C’est ce que confirment les résultats obtenus par Trabasso et al. (1984). Estimant la cohérence du récit par la proportion d’événements qui appartiennent à la chaîne causale, Trabasso et al. (1984) analysent 4 récits utilisés par Stein et Glenn (1979) et montrent que la proportion d’événements rappelés par les sujets de Stein et Glenn est une fonction linéaire de la cohérence des récits. En outre, le taux de rappel immédiat des événements de la chaîne causale est double du taux de rappel des événements qui appartiennent à des bras-morts, 80% contre 40%. Après un délai d’une semaine, le taux de rappel des événements de la chaîne causale ne diminue pas, alors que celui des événements des bras-morts décroît de plus de 10%. En outre, le taux de rappel des événements des récits est corrélé significativement avec le nombre de relations causales entretenues par ces événements. Kekenbosch (1989) reprend le modèle de Trabasso et van den Broek et tente de dissocier les effets des deux facteurs supposés intervenir dans la mémorisation : l’appartenance à la chaîne causale, et le nombre de relations qu’un énoncé entretient avec d’autres énoncés du texte. Dans une épreuve de rappel et de résumé d’un récit sur une énigme policière, elle obtient des résultats qui montrent que, pour les événements appartenant à la chaîne causale, les probabilités de rappel et de présence dans le résumé sont fonction du nombre de relations qu’entretient cet énoncé avec les autres. Pour les événements qui n’appartiennent pas à la chaîne causale, le facteur nombre de relations exerce un effet significatif sur le rappel mais non sur le résumé.

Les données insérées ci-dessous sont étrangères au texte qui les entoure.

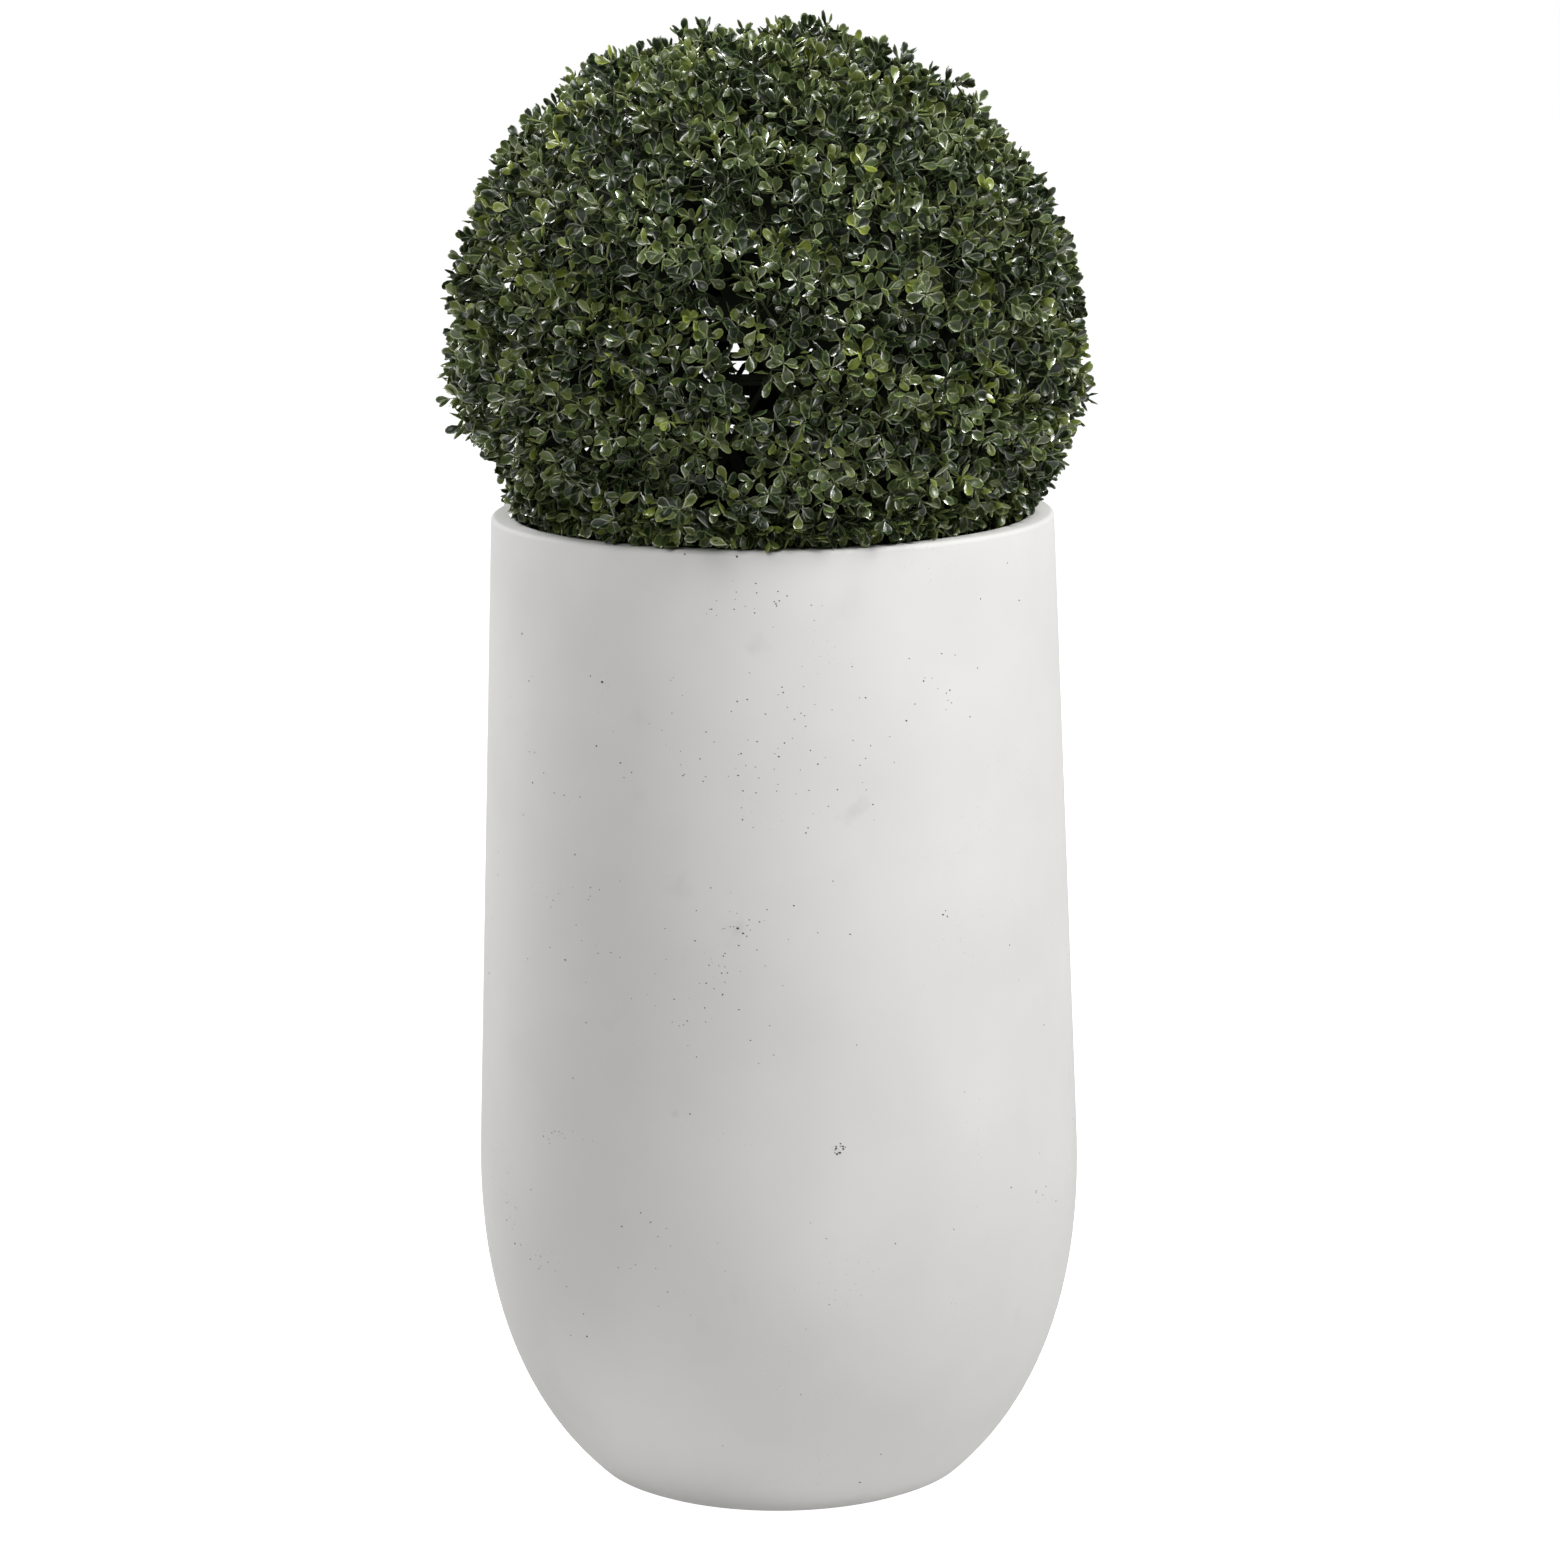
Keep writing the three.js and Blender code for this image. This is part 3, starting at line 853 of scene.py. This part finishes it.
def inside_wall(point):
    """True where a point is in the planter's wall or too close above its rim."""
    reach = math.hypot(point.x, point.y)
    if reach < INNER_MOUTH_RADIUS - RIM_CLEARANCE or reach > MOUTH_RADIUS + 3 * RIM_CLEARANCE:
        return False
    over = max(reach - (MOUTH_RADIUS - LIP_OUTER_ROUND), 0)
    drop = LIP_OUTER_ROUND - math.sqrt(max(LIP_OUTER_ROUND**2 - over * over, 0))
    return point.z < PLANTER_HEIGHT - drop + RIM_CLEARANCE


def rim_reach(point):
    """How far out the leaves lie on the rim: up to its outer edge in front, less all round."""
    level = point.xy.normalized()
    front = min(max(-RIM_FRONT_SLOPE * level.y - RIM_FRONT_START, 0), 1)
    return RIM_REACH + RIM_FRONT_REACH * front - RIM_SIDE_TRIM * max(level.x, 0) * (1 - front)


def lump_height(direction):
    return sum(max(nearness(direction, *place), 0) * height * MM for *place, height in LUMPS)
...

L'observation que les énoncés peuvent avoir de multiples causes et/ou conséquences a donc permis le développement de modèles en réseau de la structure causale d'un texte narratif. Selon ces modèles en réseau, les événements d'un récit sont fréquemment le résultat d'une combinaison d'antécédents causaux plus que d'une seule cause. D'autre part, les événements ont souvent des conséquences multiples. Ceci provient du fait que la structure causale d'un texte ressemble à un réseau plutôt qu'à une chaîne causale (Trabasso et van den Broek, 1985)

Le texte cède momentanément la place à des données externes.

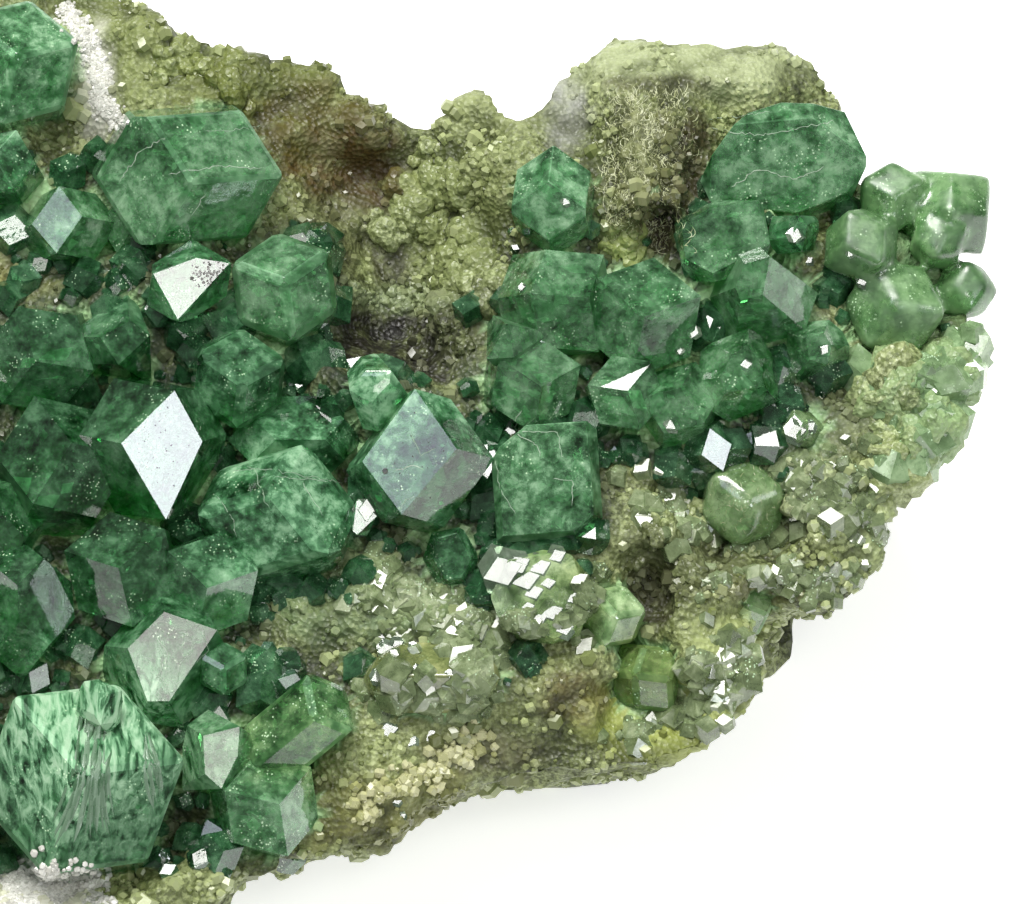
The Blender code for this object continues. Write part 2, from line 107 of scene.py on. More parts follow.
for name, (turns, away, size, radiance, colour) in PANELS.items():
    yaw, pitch = (math.radians(angle) for angle in turns)
    towards = (ACROSS * math.sin(yaw) * math.cos(pitch) + ALONG * math.sin(pitch)
               + OUT * math.cos(yaw) * math.cos(pitch))
    lamp = bpy.data.objects.new(name, bpy.data.lights.new(name, "AREA"))
    bpy.context.scene.collection.objects.link(lamp)
    width, height = (side * MM for side in size)
    lamp.data.shape, lamp.data.size, lamp.data.size_y = "RECTANGLE", width, height
    lamp.data.color = colour
    lamp.data.energy = radiance * math.pi * width * height
    lamp.location = PICTURE_MIDDLE + towards * away * MM
    lamp.rotation_euler = towards.to_track_quat("Z", "Y").to_euler()


# The table. A plain white surface, wide enough to fill every view, that glows a little like
# the lit plate under a specimen.
TABLE_SIZE = 3.0
TABLE_GLOW = 0.6
table_top = bpy.data.meshes.new("table")
table_top.from_pydata([(x * TABLE_SIZE, y * TABLE_SIZE, 0) for x, y in
                       ((-1, -1), (1, -1), (1, 1), (-1, 1))], [], [(0, 1, 2, 3)])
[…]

Issu de ce cadre théorique, nous avons mené une première expérience afin de mettre en évidence une représentation mentale de texte narratifs sous forme de réseau dans laquelle des connexions directes seraient possibles vers une seule unité de texte même si ces éléments sont éloignés dans la structure de surface du texte. Ainsi le lecteur représenterait les événements causaux ainsi que le décours temporel du texte, mais sans influence majeure du décours temporel de présentation des événements. En effet, lorsque des connexions ne sont pas nécessaires à la compréhension, surtout dans le cas de récits simples, le lecteur peut se contenter de représenter les événements sous forme de chaîne en incluant uniquement des connexions directes vers le but, sans tenir compte de la structure causale des récits. D’autant plus que la charge en mémoire de travail n’est pas très importante, puisqu’il n’a pas à intégrer d’informations spécifiques nouvelles.